Joint Venture and Dragons Den Agreements

Most of us have seen the TV show. Most of us are familiar with the nail biting negotiations. The offer for all the money for 40% of the equity. The counter offers of reducing the equity down to 30% once the investment has been repaid. But what we are not always familiar with is what happens next. So what does happen next?

Usually the lawyers get involved to draw up the agreement. They can include the following:

• confidentiality agreement
• investments agreement
• articles of association
• service agreement

However apart from the agreements themselves, there is also the process of due diligence.
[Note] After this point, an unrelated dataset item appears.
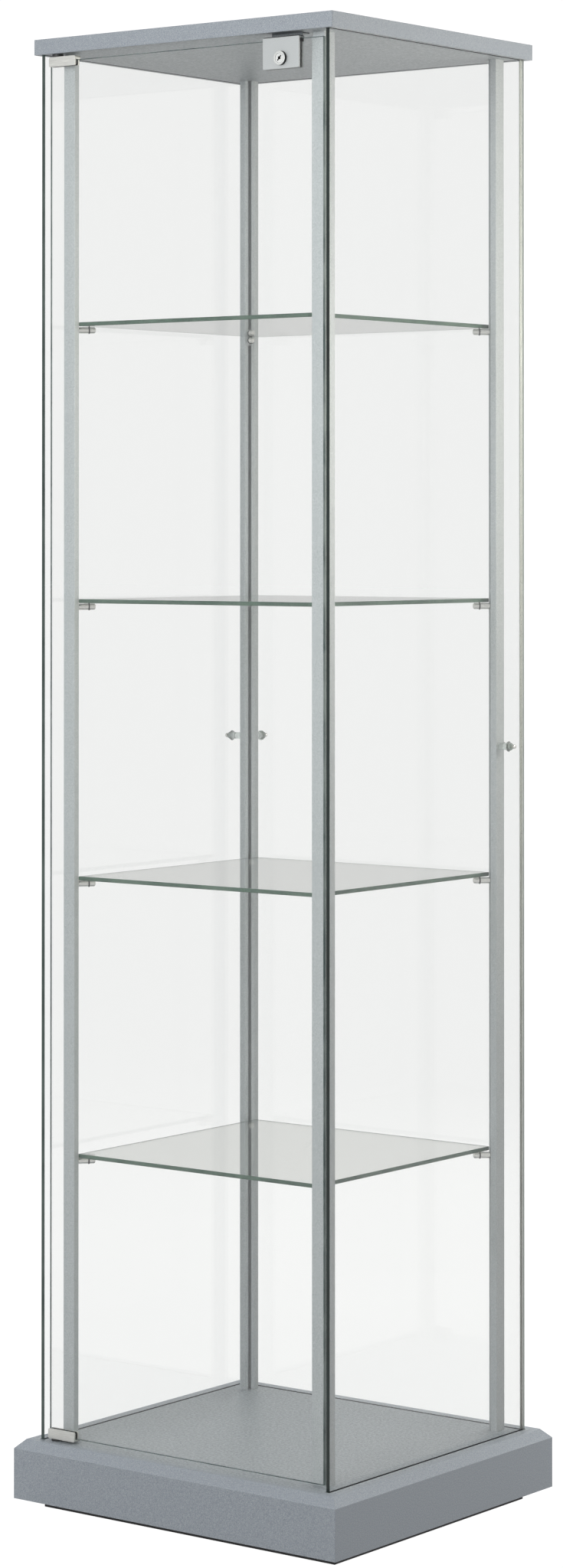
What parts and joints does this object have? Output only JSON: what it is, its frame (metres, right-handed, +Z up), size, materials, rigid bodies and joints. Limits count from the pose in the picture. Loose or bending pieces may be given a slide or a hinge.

Seldom will a prudent investor proceed with an investment until he has thoroughly investigated and assessed all the risks related to the investment.

Apart from the gloss associated with equity investments, there is then the raft of other ventures entered into between people. From collaborating with research and development, pooling resources and expertise for a mutually greater outcome and sharing risks and sharing profits. There is no end to the diversity of joint ventures, indeed almost any business relationship could be a joint venture of sorts. So joint venture agreements can be extremely varied in their shape and size. The key is understanding the outcome of the joint venture, questioning how it should be structured, considering particular issues with merging assets, being grown up about planning for demerger situations, and agreeing the right exit triggers to realise the effort and investment.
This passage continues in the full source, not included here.